Climate News Net explains that higher heat brings the added risk of humidity, since the atmosphere’s ability to retain moisture increases 7% with every 1°C increase in temperature.
“If relative humidity stays constant—and that’s what we expect with climate change— and temperatures go up, that means the amount of moisture in the atmosphere is increasing non-linearly,” said lead author Tom Matthews of Liverpool John Moores University. “That really affects how easily we cool off, because we lose heat by sweating—and the more moisture in the atmosphere, the less efficient that process becomes.”

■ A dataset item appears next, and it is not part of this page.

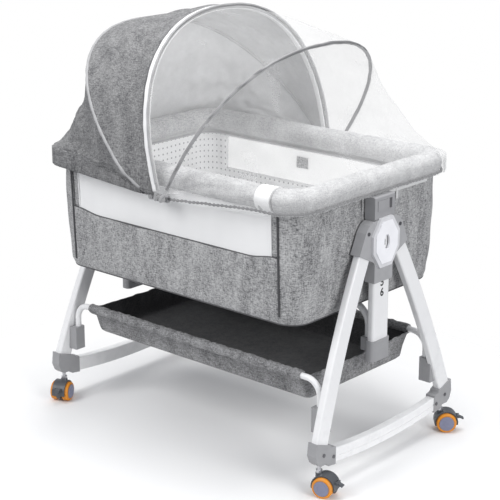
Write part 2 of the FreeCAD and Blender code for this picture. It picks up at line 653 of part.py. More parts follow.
# ---- basket -----------------------------------------------------------------------------------
def basket_tube_bar(radius):
    """The back tube of the basket with both ends turned down into the brackets."""
    k = BASKET_BEND_R * (1 - math.sqrt(0.5))
    y, z = BASKET_TUBE_Y, BASKET_TUBE_Z
    end = BASKET_END_X
    edges = [Part.makeLine(Vector(-end, y, BASKET_TUBE_END), Vector(-end, y, z - BASKET_BEND_R)),
             Part.Arc(Vector(-end, y, z - BASKET_BEND_R), Vector(-end + k, y, z - k),
                      Vector(-BASKET_BEND_X, y, z)).toShape(),
             Part.makeLine(Vector(-BASKET_BEND_X, y, z), Vector(BASKET_BEND_X, y, z)),
             Part.Arc(Vector(BASKET_BEND_X, y, z), Vector(end - k, y, z - k),
                      Vector(end, y, z - BASKET_BEND_R)).toShape(),
             Part.makeLine(Vector(end, y, z - BASKET_BEND_R), Vector(end, y, BASKET_TUBE_END))]
    return pipe(edges, radius)


tube_back = basket_tube_bar(BASKET_TUBE_R)
tube_front = across_y(tube_back)
sleeve_r = BASKET_TUBE_R + BASKET_CLOTH_T
sleeve_at = Vector(-BASKET_SLEEVE_X, BASKET_TUBE_Y, BASKET_TUBE_Z)
sleeve = Part.makeCylinder(sleeve_r, 2 * BASKET_SLEEVE_X, sleeve_at, Vector(1, 0, 0))
basket = tray(BASKET_OUTER).cut(tray(shrunk(BASKET_OUTER, BASKET_CLOTH_T, BASKET_OUTER[0][0] + BASKET_CLOTH_T,
                                            BASKET_OUTER[-1][0] + 0.01)))
corner_hole = box((BASKET_SLEEVE_X, 400), (185, 240), (228, 300))
for side in (lambda s: s, across_y, across_x, lambda s: across_x(across_y(s))):
    basket = basket.cut(side(corner_hole))
basket = basket.fuse(sleeve).fuse(across_y(sleeve)).cut(tube_back).cut(tube_front).removeSplitter()
basket = max(basket.Solids, key=lambda s: s.Volume)
bracket_y = (BASKET_TUBE_Y - BRACKET_HALF_Y, BASKET_TUBE_Y + BRACKET_HALF_Y + BRACKET_ON)
bracket = box((BRACKET_IN, FOOT_X - 2), bracket_y, BRACKET_Z)
bracket = soft_edges(bracket, 3.0, 50).cut(leg_outer).cut(tube_back)
bracket = max(bracket.Solids, key=lambda s: s.Volume)


# ---- casters ----------------------------------------------------------------------------------
def caster_hood():
    """The hood with its axle, ears and brake pin; the swivel axis is at x = y = 0."""
    axle_at = Vector(TRAIL, 0, WHEEL_R)
    half_disc = Part.makeCylinder(FENDER_OUT, 2 * WEB_HALF_W, Vector(0, -WEB_HALF_W, 0), Vector(0, 1, 0))
    fender = Part.makeCylinder(FENDER_OUT, 2 * FENDER_HALF_W, Vector(0, -FENDER_HALF_W, 0), Vector(0, 1, 0))
    fender = fender.cut(Part.makeCylinder(FENDER_IN, 2 * FENDER_HALF_W, Vector(0, -FENDER_HALF_W, 0),
                                          Vector(0, 1, 0)))
    upper = box((-60, 60), (-60, 60), (-6, 60))
    hood = half_disc.common(box((-60, 60), (-60, 60), (-14, 60))).fuse(fender.common(upper))
    hood = hood.fuse(Part.makeCylinder(AXLE_R, 2 * (WHEEL_INNER_Y + WHEEL_W - 3),
                                       Vector(0, -(WHEEL_INNER_Y + WHEEL_W - 3), 0), Vector(0, 1, 0)))
    hood.translate(axle_at)
    hood = hood.fuse(Part.makeCylinder(BARREL_R, BARREL_TOP - 28, Vector(0, 0, 28)))
    wheel_room = Part.makeCylinder(WHEEL_R + 1, WHEEL_W + 2, Vector(TRAIL, WHEEL_INNER_Y - RUN_GAP, WHEEL_R),
                                   Vector(0, 1, 0))
    wheel_room = wheel_room.cut(Part.makeCylinder(AXLE_R, 60, Vector(TRAIL, 0, WHEEL_R), Vector(0, 1, 0)))
    hood = hood.cut(wheel_room).cut(across_y(wheel_room))
    pin_x, pin_z = lever_pin()
    for side in (-1, 1):
        low = LEVER_HALF_W + RUN_GAP
        y = (low, low + EAR_T) if side > 0 else (-low - EAR_T, -low)
        hood = hood.fuse(box((pin_x - LEVER_R - 3, pin_x + LEVER_R), y, (pin_z - LEVER_R, pin_z + LEVER_R)))
    reach = LEVER_HALF_W + EAR_T
    hood = hood.fuse(Part.makeCylinder(LEVER_PIN_R, 2 * reach, Vector(pin_x, -reach, pin_z), Vector(0, 1, 0)))
    stem_bore = Part.makeCylinder(STEM_R + PIN_GAP, 40, Vector(0, 0, STEM_BOTTOM - 0.5))
    return max(hood.cut(stem_bore).removeSplitter().Solids, key=lambda s: s.Volume)


def lever_pin():
    """x and z of the brake lever's pin."""
    far = FENDER_OUT + LEVER_R + RUN_GAP
    a = math.radians(LEVER_RISE)
    return TRAIL + far * math.cos(a), WHEEL_R + far * math.sin(a)


def brake_lever():
    x, z = lever_pin()
    lever = Part.makeCylinder(LEVER_R, 2 * LEVER_HALF_W, Vector(x, -LEVER_HALF_W, z), Vector(0, 1, 0))
    arm = box((x, x + LEVER_ARM), (-LEVER_HALF_W, LEVER_HALF_W), (z - LEVER_T / 2, z + LEVER_T / 2))
    arm.rotate(Vector(x, 0, z), Vector(0, 1, 0), 25)
    lever = lever.fuse(arm)
    bore = Part.makeCylinder(LEVER_PIN_R + PIN_GAP, 4 * LEVER_HALF_W, Vector(x, -2 * LEVER_HALF_W, z),
                             Vector(0, 1, 0))
    return lever.cut(bore)


def wheel():
    """One of the twin wheels, on the side of positive y."""
    at = Vector(TRAIL, WHEEL_INNER_Y, WHEEL_R)
    disc = Part.makeCylinder(WHEEL_R, WHEEL_W, at, Vector(0, 1, 0))
    disc = disc.makeFillet(WHEEL_EDGE, [e for e in disc.Edges if e.Closed])
    return disc.cut(Part.makeCylinder(AXLE_R + PIN_GAP, WHEEL_W - 2.5, at, Vector(0, 1, 0)))


def stem():
    pin = Part.makeCylinder(STEM_R, STEM_TOP - STEM_BOTTOM, Vector(0, 0, STEM_BOTTOM))
    return pin.fuse(Part.makeCylinder(COLLAR_R, COLLAR_TOP - COLLAR_BOTTOM, Vector(0, 0, COLLAR_BOTTOM)))


# each caster: name, sign of x, sign of y, direction in which its wheels trail
CASTERS = [("front_right", 1, -1, 15.0), ("back_right", 1, 1, 41.0), ("front_left", -1, -1, -65.0),
           ("back_left", -1, 1, 165.0)]


def placed(shape, sx, sy, turn):
    out = shape.copy()
    out.rotate(Vector(0, 0, 0), Vector(0, 0, 1), turn)
    out.translate(Vector(sx * FOOT_X, sy * FOOT_Y, 0))
    return out


hood_shape = caster_hood()
lever_shape = brake_lever()
wheel_shape = wheel()
stem_shape = stem()
stems = []
for name, sx, sy, turn in CASTERS:
    save("caster_hood_" + name, placed(hood_shape, sx, sy, turn))
    save("caster_wheels_" + name, placed(wheel_shape, sx, sy, turn),
         placed(across_y(wheel_shape), sx, sy, turn))
    save("brake_lever_" + name, placed(lever_shape, sx, sy, turn))
    stems.append(placed(stem_shape, sx, sy, 0))
save("caster_stems", *stems)

save("leg_back_right", leg_back)
save("leg_front_right", across_y(leg_back))
save("leg_back_left", across_x(leg_back))
save("leg_front_left", across_x(across_y(leg_back)))
save("rocker_right", rocker)
save("rocker_left", across_x(rocker))
save("corner_joints", corner, across_y(corner), across_x(corner), across_x(across_y(corner)))
save("hub_right", hub)
save("hub_left", across_x(hub))
save("hub_button_right", button)
save("hub_button_left", across_x(button))
screws = []
for piece in corner_screws:
    screws += [piece, across_y(piece), across_x(piece), across_x(across_y(piece))]
for piece in hub_screws:
    screws += [piece, across_x(piece)]
save("frame_screws", *screws)
save("basket_brackets", bracket, across_y(bracket), across_x(bracket), across_x(across_y(bracket)))
save("basket_tube_back", tube_back)
save("basket_tube_front", tube_front)
save("storage_basket", basket)

save("column_right", column)
save("column_left", across_x(column))
save("column_end_caps", cap, across_x(cap))
save("rim_connector_right", block)
save("rim_connector_left", across_x(block))
save("rim_latch_right", latch)
save("rim_latch_left", across_x(latch))
save("floor_bar", floor_bar)
save("tub_shell", tub_shell)
save("lining", lining)
save("floor_board", floor_board)
save("mattress", mattress)
save("rim_tube", rim_tube)
save("rim_roll", rim_roll)
save("back_window_net", back_net)
save("side_zippers", side_zip, across_x(side_zip))
save("end_zipper", end_zip.fuse(end_pull))

save("rail_roll", rail_roll)
save("rail_tube", rail_tube)
save("rail_band", rail_band)
save("drop_window_net", front_net)
save("drop_window_border", border_right, across_x(border))

save("cover_hem", hem)
save("bow_clips", clip, across_y(clip))
save("canopy_rear_bow", bow_rod(BOW_A, BOW_B))
save("canopy_front_bow", bow_rod(BOW_B, BOW_C))
save("net_bow", bow_rod(BOW_C))
half_gap = RUN_GAP / 2
save("canopy_back_cloth", end_cloth(-1, BOW_A, -half_gap))
save("canopy_top_cloth", cloth([over_bow(BOW_A, half_gap), over_bow(BOW_B, -half_gap)]))
save("net_middle", cloth([over_bow(BOW_B, half_gap), over_bow(BOW_C, -half_gap)]))
save("net_end", end_cloth(1, BOW_C, half_gap))
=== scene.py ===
"""Bedside sleeper crib: looks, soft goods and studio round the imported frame.

Metres, +Z up. X runs along the crib from the hooded head end (-X) to the foot end (+X), and -Y is the side
that drops towards the bed.
"""

import logging
import math
from abc import ABC, abstractmethod
from dataclasses import dataclass
from enum import Enum
from typing import Callable, Iterable, Sequence

import bmesh
import bpy
import numpy as np
from mathutils import Matrix, Vector


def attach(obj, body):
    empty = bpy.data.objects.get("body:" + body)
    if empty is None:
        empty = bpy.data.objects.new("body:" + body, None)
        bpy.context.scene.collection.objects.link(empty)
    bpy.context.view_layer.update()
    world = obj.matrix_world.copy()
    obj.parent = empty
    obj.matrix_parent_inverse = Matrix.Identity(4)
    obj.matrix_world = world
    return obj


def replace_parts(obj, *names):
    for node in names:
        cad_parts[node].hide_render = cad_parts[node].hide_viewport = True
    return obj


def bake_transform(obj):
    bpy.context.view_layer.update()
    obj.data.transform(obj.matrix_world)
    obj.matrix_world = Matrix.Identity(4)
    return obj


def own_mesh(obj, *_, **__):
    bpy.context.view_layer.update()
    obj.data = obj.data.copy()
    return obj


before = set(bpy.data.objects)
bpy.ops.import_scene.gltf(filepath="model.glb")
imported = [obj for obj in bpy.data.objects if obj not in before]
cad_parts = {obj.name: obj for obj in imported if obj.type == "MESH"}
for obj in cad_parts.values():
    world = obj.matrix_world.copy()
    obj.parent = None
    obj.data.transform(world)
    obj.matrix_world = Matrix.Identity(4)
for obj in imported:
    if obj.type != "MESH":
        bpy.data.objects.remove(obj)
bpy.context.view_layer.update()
SHARP = math.radians(50)  # an edge that turns by more than this is rounded by a bevel
SAME_POINT = 1e-6
NO_LENGTH = 1e-7
UPRIGHT = 0.999  # the z of a unit vector past which it counts as upright
log = logging.getLogger("crib")

Rgb = tuple[float, float, float]
Points = np.ndarray


class End(Enum):
    """The two ends of the crib, as the sign of x."""

    HEAD = -1
    FOOT = 1


class Side(Enum):
    """The two long sides of the crib, as the sign of y."""

    BED = -1
    BACK = 1


# ---- finishes ---------------------------------------------------------------------------------------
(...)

Past studies have looked at the devastating health impacts of higher average temperature increases, in the range of 4.0°C, in what CN Net describes as “the notorious business-as-usual scenario in which humans go on burning fossil fuels and depositing ever more carbon dioxide in the atmosphere.” But Matthews warned that “heat stress starts at a much lower temperature, because we are moving around, we are generating heat internally, and we need to dissipate that heat.” The Liverpool team focused its research on how frequently megacity temperatures would exceed 40.6°C, the standard threshold where meteorologists warn of potential hazards.
The result: “Those places that already experience those conditions will experience them more frequently, and the areas that experience this extreme heat will expand,” writes correspondent Tim Radford. “The numbers of people crowded in tropical megacities, often in appalling conditions, will also increase with time.” Matthews cited Lagos, Nigeria as an example of a city that will experience 100 times more heat stress by 2100 than it sees today—even as its population grows 11-fold from its 1995 level.
With that “combination of frequency of extreme heat and swelling numbers in the urban heat traps,” Radford writes, “the risk could be multiplied a thousandfold − and that’s just a temperature rise contained at 1.5°C. A rise of 2.0°C would have even more dramatic consequences.”